I couldn’t wait for the day to end so that I could go home and report this ominous new development to Susan. I was afraid that, having told me he was disappointed in me for not showing up for our meeting, Fr. Stommel would be expecting me at the usual day and hour. When I told Susan what had happened, she said, “Don’t worry. Every week at the time you met with him before, we’ll just go get some Frango Mint Pie again like last time.” And for four weeks in a row, Susan and I took the bus to Marshall Fields to eat pie during the hour I was supposed to be with Fr. Stommel. After a month went by with no more encounters with Father, we stopped going to Marshall Fields and resumed our normal activities. Fr. Stommel never approached me again, and a year later he was reassigned to another parish.
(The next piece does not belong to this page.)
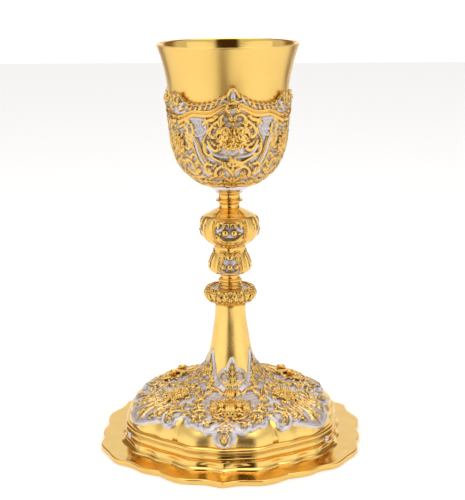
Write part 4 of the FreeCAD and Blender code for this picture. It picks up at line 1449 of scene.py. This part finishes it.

Every now and then, I check the websites listing the credibly accused priests in the Archdiocese of Milwaukee; his name has never appeared. To this day, I have no idea what Fr. Stommel was up to back in 1970. He may well have simply been a priest who was new to ministry and eager to serve his flock in any way possible. He may have thought that I sounded like a chubby miserable kid who just needed a friend. I will never know. But that whole strange chapter in my life did teach me a few things. First of all, I learned that children in stressed-out homes are vulnerable. Second, I learned why a child would simply not tell her parents if a priest had made her uncomfortable. Third, I learned that it’s important to keep a safe distance between the teaching authority of the Church and the teaching authority of a single priest. Fourth, I learned to trust my intuition, at least a little bit. Finally, I learned yet again that my sister, though still a child herself (albeit an older one) always had my back and would look out for me. Oh—and also, sometimes a sister’s love and protectiveness comes in the delicious form of Frango Mint Pie.